The width of the high set rear spoiler has been kept within the dimensions of the car so it can remain street legal.
Like on all RE-Amemiya cars the wheels are courtesy of Enkei, 17-inch by 9.5J GTC01s, shod in 255/40R17 Advan Neova AD08 tires. Suspension is handled by specially set up and valved DG5 dampers, built for RE-Amemya at the DG5 HQ in Nagano. The FD is a considerably light car and thanks to the optimal engine position it has very neutral handling characteristics, a great thing to have when trying to blast through Gunsai at the speed those pro Japanese drivers drive at! Brembo F50 calipers join Project µ 2-piece discs to boost braking power at the front while the stock calipers remain at the rear but are mated to Project µ discs. RE-Amemiya covered up the ugly rear factory cast 2-pots with Brembo caliper-like plastic covers, a purely aesthetic detail.
The Maoh certainly means business!
Along with Bride Low Max bucket seats the interior has been spiced up with a green carbon-look treatment.

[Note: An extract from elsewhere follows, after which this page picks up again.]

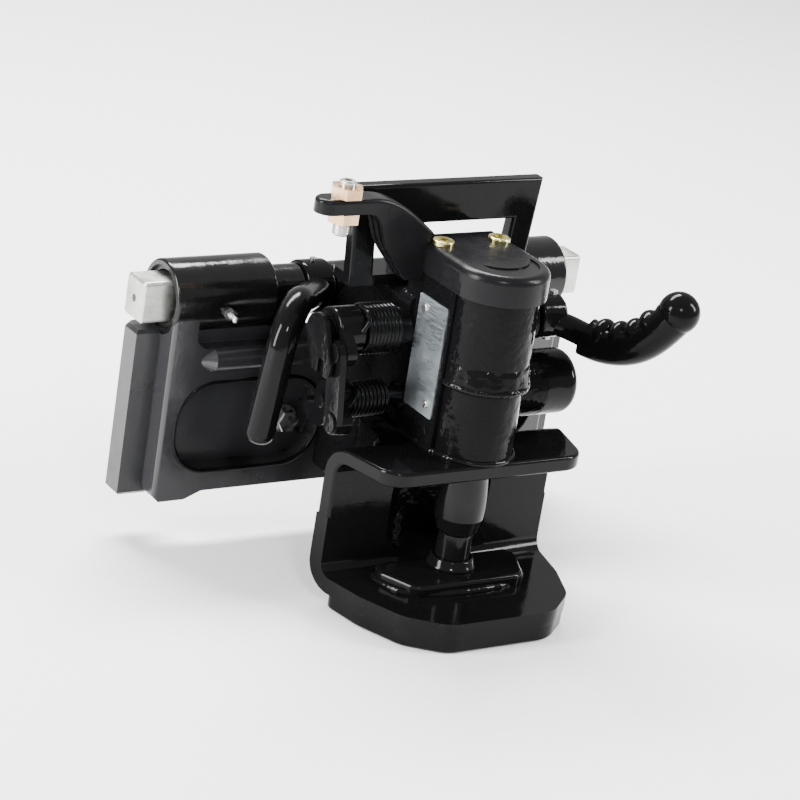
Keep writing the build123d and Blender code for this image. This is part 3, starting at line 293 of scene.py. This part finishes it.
# Places and sizes of the part that the pieces go by.
JAW_TOP = 57.0                               # top of the upper jaw plate
JAW_FLOOR = -45.0                            # top of the lower jaw plate
JAW_FOOT = -57.0                             # underside of the lower jaw plate
JAW_BACK_Y = 38.0                            # rear face of the jaw's back wall
HEAD_HALF = 34.0                             # half width of the head between its flat sides
HEAD_FOOT_R = 30.5                           # front cylinder of the head at its foot
HEAD_R = 32.0                                # and above the ridge
RIDGE_Z = 114.0                              # weld ridge round the head
PLATE_Y = 146.0                              # front face of the carrier plate
TUBE_YZ = (172.0, 122.0)                     # axis of the cross tubes
SHAFT_YZ = (60.0, 133.0)                     # axis of the main shaft
TRIGGER_YZ = (52.0, 82.0)                    # axis of the trigger shaft
LEVER_COIL_R, LEVER_WIRE = 17.4, 3.4         # lever spring: middle of its wire, and the wire's thickness
TRIGGER_COIL_R, TRIGGER_WIRE = 12.5, 3.2     # the same of the trigger spring
CABLE_XY = (-104.0, 55.0)                    # axis of the cable adjuster
GRIP_ROUTE = [(114, 32, 125), (125, 10, 125.5), (133, -8, 134.5), (140, -21, 150), (146, -30, 166)]

# The pieces' own sizes.
BEAD_STEP = 0.7                              # spacing of a weld bead's rings
RIPPLE_LAG = 1.4                             # how far a bead's ripples lean, in radians
SWELLING, SWELLING_SCALE = 0.3, 90           # a bead's slow swellings: share of its radius, steps per metre
TAPER_START, TAPER_STEP = 0.4, 0.12          # size of a bead's first ring, and how fast the next ones grow
HEAD_BEAD_Y = (4.0, 48.0)                    # the beads along the head's flat sides begin and end here
THROAT_BEAD_X, THROAT_BEAD_Z = 55.5, 55.0    # half width between the throat's beads, and their half length
WEAR_BEAD_HALF = [(57, 14.5), (62, 3), (47, -30)]   # right half of the wear plate's bead, from the back
BOTTOM_BEAD_X, BOTTOM_BEAD_Y = 84.0, 24.0    # half length and place of the bottom plate's bead
LUMP_SCALE = 0.11                            # steps per millimetre of the lumps on a turned piece
POCKET_X, POCKET_Z = 101.0, 24.0             # middle of a lower pocket in the carrier plate
POCKET_HALF_X, POCKET_HALF_Z = 62.8, 36.2    # half sizes of its rim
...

Along with the M7 Japan boost controller the instrumentation has been up upgraded with an RE-Amemiya 310 km/h speedometer…
…and a steering column mounted boost gauge.
More dials courtesy of M7 Japan are found on the passenger side of the dashboard.
This car continues to do the rounds at events and has recently posted an impressive 1’01″149 lap time at Tsukuba with Taniguchi behind the wheel during the recent 7′s Day track event. That’s an impressive time on radial tires. Russ from RE-Xtrme was there to check out the car in action.
Despite the plug having been pulled on Hot Version, there is talk of the series living on under another production company. I certainly hope it doesn’t die all together as the Touge Max competition alone has helped push tuners to concentrate on building well balanced cars, gaining invaluable knowledge that trickles down to their products and of course customer cars.
This Amemiya FD proves the point that you don’t need to get lost in the details, concentrate on selecting the best parts for your application and spend time setting up the car as a whole. The satisfaction of having a balanced all-rounder will be far more rewarding than a car that can go fast in a straight line but be unable to steer or stop effectively. Balance is indeed the key!